The Platypus (Ornithorhynchus anatinus) is a semi-aquatic mammal endemic to eastern Australia, including Tasmania. Together with the four species of echidna, it is one of the five extant species of monotremes, the only mammals that lay eggs instead of giving birth to live young. It is the sole living representative of its family (Ornithorhynchidae) and genus (Ornithorhynchus), though a number of related species have been found in the fossil record.
The bizarre appearance of this egg-laying, venomous, duck-billed, beaver-tailed, otter-footed mammal baffled European naturalists when they first encountered it, with some considering it an elaborate fraud. It is one of the few venomous mammals; the male Platypus has a spur on the hind foot that delivers a venom capable of causing severe pain to humans. The unique features of the Platypus make it an important subject in the study of evolutionary biology and a recognisable and iconic symbol of Australia; it has appeared as a mascot at national events and is featured on the reverse of the Australian 20 cent coin.
Until the early 20th century it was hunted for its fur, but it is now protected throughout its range. Although captive breeding programs have had only limited success and the Platypus is vulnerable to the effects of pollution, it is not under any immediate threat.
Taxonomy and etymology
When the Platypus was first discovered by Europeans in 1798, a pelt and sketch were sent back to the United Kingdom by Captain John Hunter, the second Governor of New South Wales. The British scientists were at first convinced that the attributes must have been a hoax. George Shaw, who produced the first description of the animal in the Naturalist's Miscellany in 1799, stated that it was impossible not to entertain doubts as to its genuine nature, and Robert Knox believed it may have been produced by some Asian taxidermist. It was thought that somebody had sewn a duck's beak onto the body of a beaver-like animal. Shaw even took a pair of scissors to the dried skin to check for stitches.

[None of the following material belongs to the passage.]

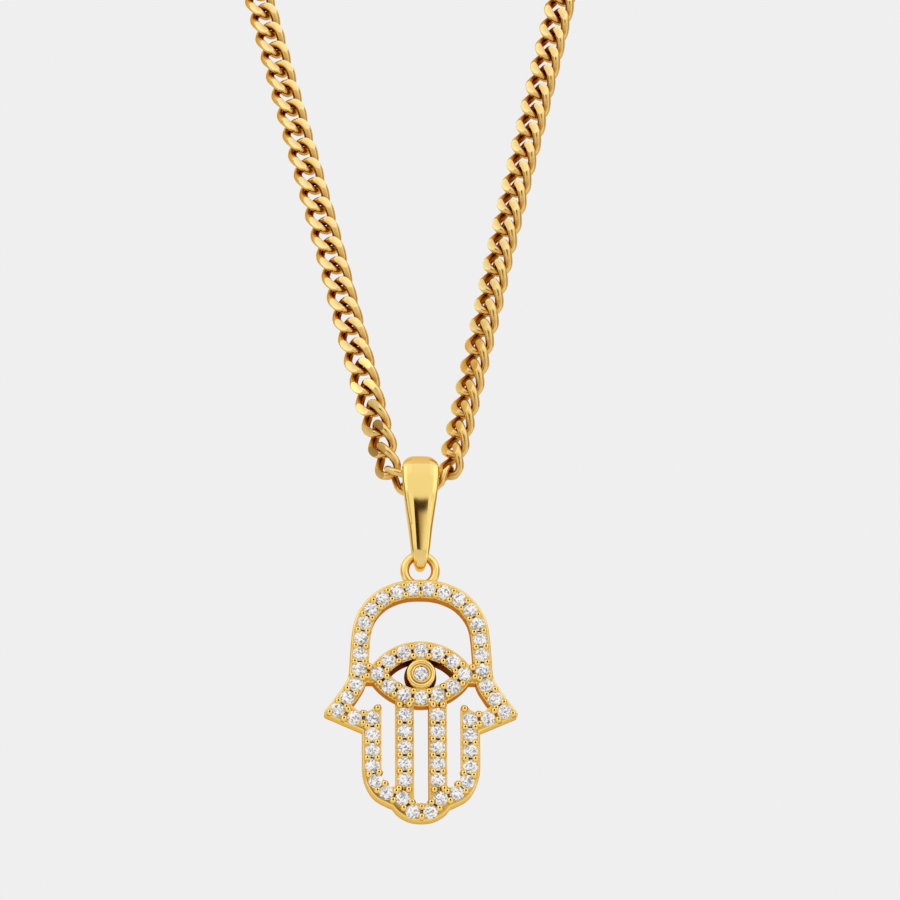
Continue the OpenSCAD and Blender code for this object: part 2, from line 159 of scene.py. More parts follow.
def along(points: Sequence[Sequence[float]], way: Sequence[float], s: float) -> tuple[float, ...]:
    """Finds a place on a curve.

    Args:
        points: Points of the curve.
        way: The way along the curve at each point.
        s: The way from the start to the place.

    Returns:
        The place.
    """
    if s <= way[0]:
        return tuple(points[0])
    for i in range(1, len(way)):
        if s <= way[i]:
            t = (s - way[i - 1]) / (way[i] - way[i - 1])
            return tuple(a + (b - a) * t for a, b in zip(points[i - 1], points[i]))
    return tuple(points[-1])


def aside(points: Sequence[Point], w: float) -> Loop:
    """Moves a curve sideways.

    Args:
        points: Points of the curve.
        w: How far to the right of its way it moves.

    Returns:
        The moved points.
    """
    moved: Loop = []
    last = len(points) - 1
    for i, p in enumerate(points):
        a, b = points[max(i - 1, 0)], points[min(i + 1, last)]
        along_x, along_y = b[0] - a[0], b[1] - a[1]
        if i == 0 and abs(p[0]) < ON_MIDDLE:
            along_x, along_y = 1.0, 0.0
        size = math.hypot(along_x, along_y)
        moved.append((p[0] + w * along_y / size, p[1] - w * along_x / size))
    return moved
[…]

The common name, Platypus, is Latin derived from the Greek words πλατύς ("platys", flat, broad) and πους ("pous", foot), meaning "flat foot". Shaw assigned it as a Linnaean genus name when he initially described it, but the term was quickly discovered to already belong to the wood-boring ambrosia beetle (genus Platypus). It was independently described as Ornithorhynchus paradoxus by Johann Blumenbach in 1800 (from a specimen given to him by Sir Joseph Banks) and following the rules of priority of nomenclature it was later officially recognised as Ornithorhynchus anatinus. The scientific name Ornithorhynchus is derived from ορνιθόρυνχος ("ornithorhynkhos"), which literally means "bird snout" in Greek, and anatinus, which means "duck-like" in Latin.

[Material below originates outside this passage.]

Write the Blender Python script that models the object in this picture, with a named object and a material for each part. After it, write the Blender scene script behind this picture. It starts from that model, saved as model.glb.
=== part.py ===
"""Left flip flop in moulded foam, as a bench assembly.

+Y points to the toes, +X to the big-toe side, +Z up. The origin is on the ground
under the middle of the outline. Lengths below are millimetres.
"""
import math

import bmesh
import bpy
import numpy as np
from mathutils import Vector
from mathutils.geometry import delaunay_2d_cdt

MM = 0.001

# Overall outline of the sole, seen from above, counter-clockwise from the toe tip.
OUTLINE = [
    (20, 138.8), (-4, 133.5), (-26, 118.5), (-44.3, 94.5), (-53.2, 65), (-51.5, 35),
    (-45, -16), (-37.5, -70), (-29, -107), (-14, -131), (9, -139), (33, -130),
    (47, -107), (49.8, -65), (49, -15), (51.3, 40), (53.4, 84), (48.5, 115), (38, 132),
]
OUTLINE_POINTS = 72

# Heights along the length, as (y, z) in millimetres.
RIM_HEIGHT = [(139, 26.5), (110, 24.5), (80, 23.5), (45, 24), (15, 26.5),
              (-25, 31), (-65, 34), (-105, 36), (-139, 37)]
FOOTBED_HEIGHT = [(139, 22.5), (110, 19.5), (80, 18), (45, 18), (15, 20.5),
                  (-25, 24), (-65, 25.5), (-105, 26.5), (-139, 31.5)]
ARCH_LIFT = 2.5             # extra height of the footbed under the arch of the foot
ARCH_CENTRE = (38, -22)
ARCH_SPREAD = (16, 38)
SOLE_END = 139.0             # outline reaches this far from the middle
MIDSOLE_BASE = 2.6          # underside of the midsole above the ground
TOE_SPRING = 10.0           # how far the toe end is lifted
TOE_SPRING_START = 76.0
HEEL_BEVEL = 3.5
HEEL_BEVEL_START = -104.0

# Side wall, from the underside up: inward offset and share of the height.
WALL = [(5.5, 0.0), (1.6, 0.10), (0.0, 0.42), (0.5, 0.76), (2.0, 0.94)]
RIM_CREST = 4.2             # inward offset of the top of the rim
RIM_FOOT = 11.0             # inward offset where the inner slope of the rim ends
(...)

There is no universally agreed upon plural of "platypus" in the English language. Scientists generally use "platypuses" or simply "platypus". Colloquially, "platypi" is also used for the plural, although this is pseudo-Latin; the Greek plural would be "platypodes". Early British settlers called it by many names, such as watermole, duckbill, and duckmole. The name "Platypus" is often prefixed with the adjective "duck-billed" to form Duck-billed Platypus, despite there being only one species of Platypus.